The IOC is a unique organisation in so far as it appears to be self-perpetuating, a sort of closed shop. How and why the institution has maintained the archaic organisation style that allows some the power to invite or nominate others to become part of the exclusive grouping of IOC members remains elusive even though some may suggest that this is not entirely in conformity with what are seen as the norms of modern democracy.

The NOCs may well be uncertain as to the value of their membership of the IOC if only because they have no direct impact on the election of members and certainly have no direct role in electing the Executive Board. The IOC does not have General Meetings that include NOCs in making decisions that impact the developments undertaken by the organisation.

FIFA, like IFs around the world, have been led to believe that good governance requires full, direct participation in the decision-making process at all levels.

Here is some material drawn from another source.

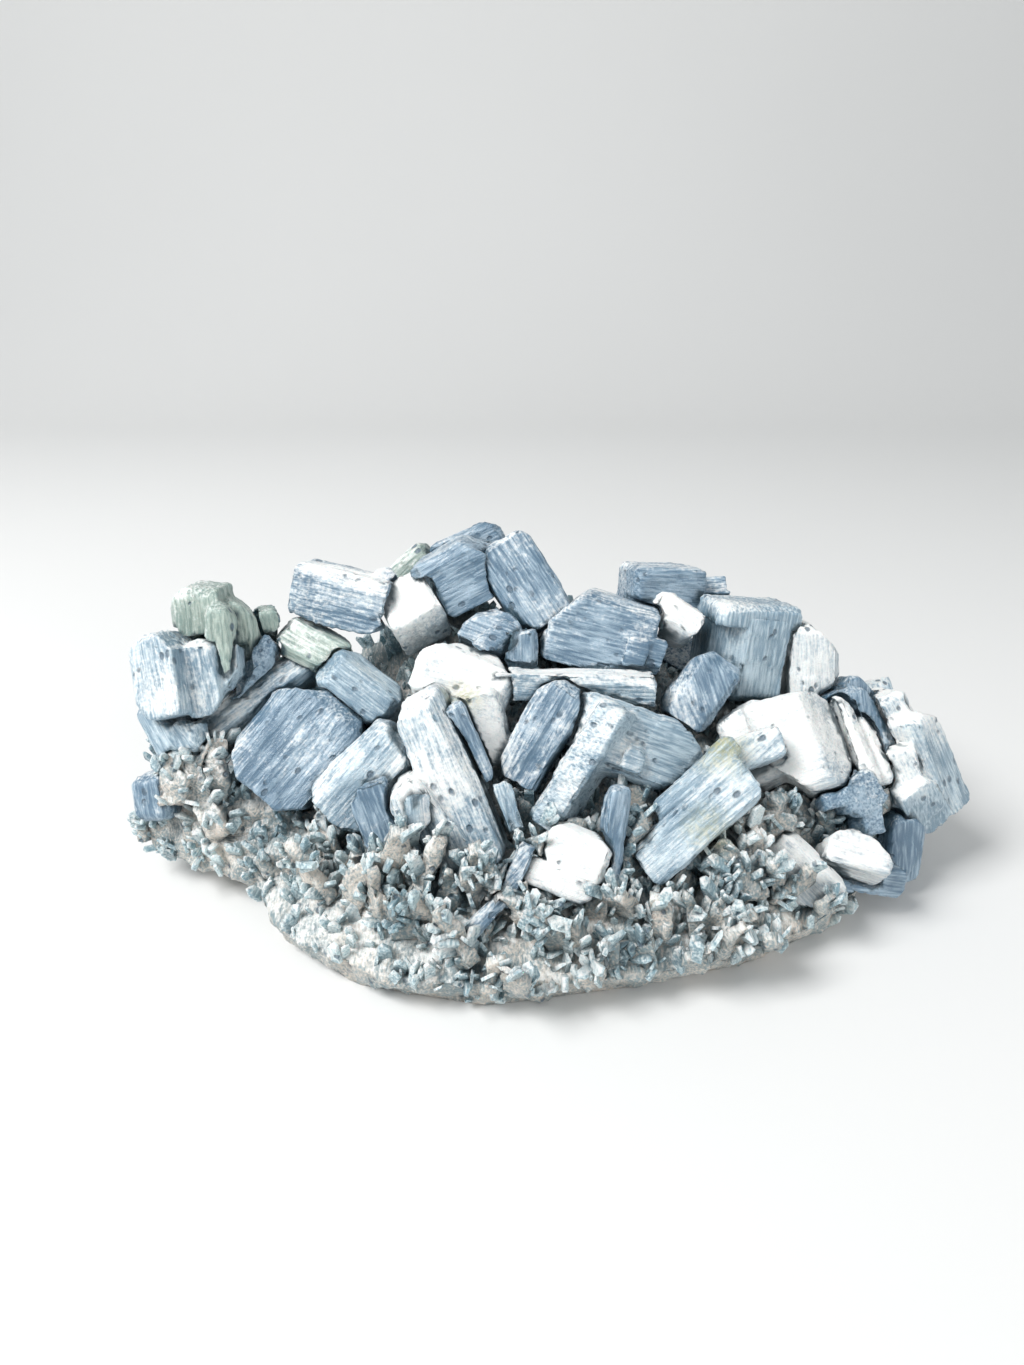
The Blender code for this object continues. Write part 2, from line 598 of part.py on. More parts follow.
def make_crystals(nodes, collection, cutters):
    """Every crystal node, each trimmed where it meets one made before it, and their hollows."""
    made = []
    for name, crystals in nodes.items():
        first, *others = [new_cutter(name, crystal_mesh(crystal, name), cutters) for crystal in crystals]
        if others:
            apply_boolean(first, "UNION", others)
            remove_objects(others)
        grown = [crystal_mesh(crystal, name, CONTACT_GAP) for crystal in crystals]
        hollows = [new_cutter(name + " hollow", bm, cutters) for bm in grown]
        made.append((first, hollows))
    for index, (obj, _) in enumerate(made):
        box = corner_box(obj)
        before = [hollow for _, hollows in made[:index] for hollow in hollows]
        near = [hollow for hollow in before if boxes_meet(box, corner_box(hollow))]
        if near:
            apply_boolean(obj, "DIFFERENCE", near)
            keep_largest_body(obj)
        cutters.objects.unlink(obj)
        collection.objects.link(obj)
        obj.hide_render = False
        obj.display_type = "TEXTURED"
    return [obj for obj, _ in made], [hollow for _, hollows in made for hollow in hollows]


def make_matrix(collection, cutters, hollows):
    """The mound with its crust of blades fused on, hollowed where the crystals sit in it."""
    matrix = make_mound(collection)
    wander = random.Random(BLADE_SEED)
    blades = [blade_mesh(frame, size, wander) for frame, size in crust_blades()]
    blades += [crystal_mesh(blade, "blade") for blade in loose_blades()]
    crust = [new_cutter("blade", bm, cutters) for bm in blades]
    apply_boolean(matrix, "UNION", crust)
    remove_objects(crust)
    apply_boolean(matrix, "DIFFERENCE", hollows)
    keep_largest_body(matrix)
    level = bmesh.new()
    level.from_mesh(matrix.data)
    slice_off(level, Vector((0.0, 0.0, 0.0)), Vector((0.0, 0.0, -1.0)))
    level.to_mesh(matrix.data)
    level.free()
    return matrix


def centre_on_origin(objects):
    """Move the meshes so that the origin is the bottom centre of them all, and go from mm to metres."""
    boxes = [corner_box(obj) for obj in objects]
    low = Vector([min(box[0][axis] for box in boxes) for axis in range(3)])
    high = Vector([max(box[1][axis] for box in boxes) for axis in range(3)])
    centre = Vector(((low.x + high.x) / 2, (low.y + high.y) / 2, low.z))
    for obj in objects:
        obj.data.transform(Matrix.Scale(MM, 4) @ Matrix.Translation(-centre))
    return centre


def finish(obj, name):
    """Give an object one of the finishes, as a material of its own."""
    colour, roughness = FINISHES[name]
    material = bpy.data.materials.new(obj.name)
    material.use_nodes = True
    shader = material.node_tree.nodes["Principled BSDF"]
    shader.inputs["Base Color"].default_value = (*colour, 1.0)
    shader.inputs["Roughness"].default_value = roughness
    shader.inputs["Metallic"].default_value = 0.0
    obj.data.materials.clear()
    obj.data.materials.append(material)


def clear_scene():
    """Remove the scene's objects."""
    for obj in list(bpy.data.objects):
        bpy.data.objects.remove(obj, do_unlink=True)


def main():
    """Build the specimen. Returns how far it was moved to stand on the origin, in mm."""
    clear_scene()
    specimen = new_collection("Blue barite specimen")
    cutters = new_collection("Cutters")
    nodes = {**middle_crystals(), **left_crystals(), **right_crystals(), **back_row_crystals()}
    nodes.update(hidden_crystals())
    crystals, hollows = make_crystals(nodes, specimen, cutters)
    matrix = make_matrix(specimen, cutters, hollows)
    remove_objects(hollows)
    chosen = {crystal: name for name, group in FINISH_OF.items() for crystal in group}
    for obj in crystals:
        finish(obj, chosen.get(obj.name, USUAL_FINISH))
    finish(matrix, "crust")
    return centre_on_origin([matrix, *crystals])


shift = main()
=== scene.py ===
"""A blue barite specimen: tabular crystals standing on a crust of small blades.

Each crystal of the frame gets worn edges, growth ridges and a milky blue finish with white rime, painted
light on its upward and left-facing sides and painted shade in its pits and crevices.
The crust gets a lumpy skin and a druse of small blades.
Noise frequencies are in cycles per millimetre, and a name ending in _mm holds millimetres.
"""

import logging
import math
import random
from dataclasses import dataclass, field
from enum import Enum

import bmesh
import bpy
from mathutils import Matrix, Vector, noise
from mathutils.bvhtree import BVHTree


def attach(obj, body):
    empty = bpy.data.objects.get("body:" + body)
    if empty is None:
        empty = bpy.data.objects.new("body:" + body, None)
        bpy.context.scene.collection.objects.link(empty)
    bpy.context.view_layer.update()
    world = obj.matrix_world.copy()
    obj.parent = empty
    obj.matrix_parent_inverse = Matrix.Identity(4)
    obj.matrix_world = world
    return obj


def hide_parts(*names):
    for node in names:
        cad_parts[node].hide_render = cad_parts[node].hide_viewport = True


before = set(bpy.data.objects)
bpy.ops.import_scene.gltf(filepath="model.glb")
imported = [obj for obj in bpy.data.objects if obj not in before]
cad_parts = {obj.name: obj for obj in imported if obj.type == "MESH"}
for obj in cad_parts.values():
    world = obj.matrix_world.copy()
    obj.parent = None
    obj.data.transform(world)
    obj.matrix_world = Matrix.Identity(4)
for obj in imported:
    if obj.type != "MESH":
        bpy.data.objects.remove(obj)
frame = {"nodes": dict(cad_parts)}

MM = 0.001
BODY = "root"
MATRIX_NODE = "matrix"
# the rime attribute holds real rime plus painted light on the sides that face up and left
GROWTH, RIME_AND_LIT_WHITE, CREVICE_SHADE = "growth", "rime", "crevice_shade"
GOLDEN_ANGLE = 2.399963
LOG = logging.getLogger("barite")

Colour = tuple[float, float, float, float]
Triple = tuple[float, float, float]


class Habit(Enum):
    """The colour family of a crystal, by the record's slot for it."""

    STEEL = "steel_blue_barite"
    PALE = "pale_blue_barite"
    WHITE = "white_barite"
    GREEN = "green_grey_barite"


class StainKind(Enum):
    """A mineral stain's kind, by the mesh attribute that holds it."""

    RUST = "rust"
    OLIVE = "olive"


@dataclass(frozen=True)
class CrystalLook:
    """How one crystal differs from the others.

    rime is how much more white it has than usual. wear_mm and ridges_mm are the depths of its chipped
    edges and of its growth ridges.
    """

    habit: Habit
    rime: float = 0.0
    wear_mm: float = 0.3
    ridges_mm: float = 0.3


@dataclass(frozen=True)
class Stain:
    """A mineral stain: its place, its reach and its kind."""

    at_mm: Triple
    reach_mm: float
    kind: StainKind = StainKind.RUST


STEEL, PALE, WHITE, GREEN = Habit
LOOKS = {
    "left_tower": CrystalLook(GREEN),
    "green_round": CrystalLook(GREEN),
    "green_back": CrystalLook(GREEN),
    "grey_block": CrystalLook(GREEN, rime=0.02),
    "left_peak": CrystalLook(STEEL, rime=-0.12),
    "dark_wedge": CrystalLook(STEEL, rime=-0.04),
    "column_slab": CrystalLook(STEEL, rime=-0.02),
    "big_rhomb": CrystalLook(STEEL),
    "back_log": CrystalLook(STEEL, rime=0.16),
    "glassy_prism": CrystalLook(PALE),
    "centre_plate": CrystalLook(PALE, rime=0.05),
    "left_knobs": CrystalLook(PALE, rime=0.05),
    "left_cap": CrystalLook(PALE, rime=0.08),
    "slanting_bar": CrystalLook(PALE, rime=0.08),
    "fibrous_rhomb": CrystalLook(PALE, rime=0.08),
    "far_right_blades": CrystalLook(PALE, rime=0.12),
    "tall_column": CrystalLook(PALE, rime=0.16),
    "horizontal_bar": CrystalLook(PALE, rime=0.2),
    "pitted_block": CrystalLook(WHITE, rime=0.18),
    "right_wedge": CrystalLook(WHITE, rime=0.2),
    "pale_block": CrystalLook(WHITE, rime=0.25),
    "white_block": CrystalLook(WHITE, rime=0.25),
    "white_pyramid": CrystalLook(WHITE, rime=0.25),
    "white_cube": CrystalLook(WHITE, rime=0.3),
    "white_knob": CrystalLook(WHITE, rime=0.3),
    "white_lobe": CrystalLook(WHITE, rime=0.35),
}
STAINS = (
    Stain((-50.0, -26.0, 20.0), 2.6),
    Stain((-44.0, -30.0, 14.0), 2.4),
    Stain((6.0, -8.0, 46.0), 3.0),
    Stain((26.0, -24.0, 24.0), 3.0),
    Stain((-20.0, -36.0, 12.0), 2.4),
    Stain((27.0, -20.0, 34.0), 7.0, StainKind.OLIVE),
    Stain((24.0, -26.0, 22.0), 6.0, StainKind.OLIVE),
    Stain((-16.0, -10.0, 38.0), 5.0, StainKind.OLIVE),
)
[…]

In many respects, the IOC is perceived as wielding power in and over sport, almost without accountability to NOCs but instead, all to itself. NOCs are essentially led to believe that all decisions of the IOC are near-infallible, if only because they have no real capacity to do otherwise.

A new world sport order

The FIFA proposal raises a challenge to the IOC’s power over IFs and will be multiplied as more IFs seek their financial independence from the resources they garner from being on the Olympic sports programme.

We are likely to witness a global reaction to the FIFA proposals that will impact all sport. There is an excellent opportunity for all sports organisations to begin a broader dialogue on the establishment of a new world sport order.

We may never be able to change the power structures evident in global sport just as we are unable to end global economic disparity. Nevertheless, it is possible that we can make the effort to facilitate a system that closes the gap and engender new initiatives that are not dominated by any single grouping and where the benefits are distributed across the globe, positively impacting all stakeholders.

As the old people say, when the thimble is full and so to the glass and the mug, each has reached its capacity.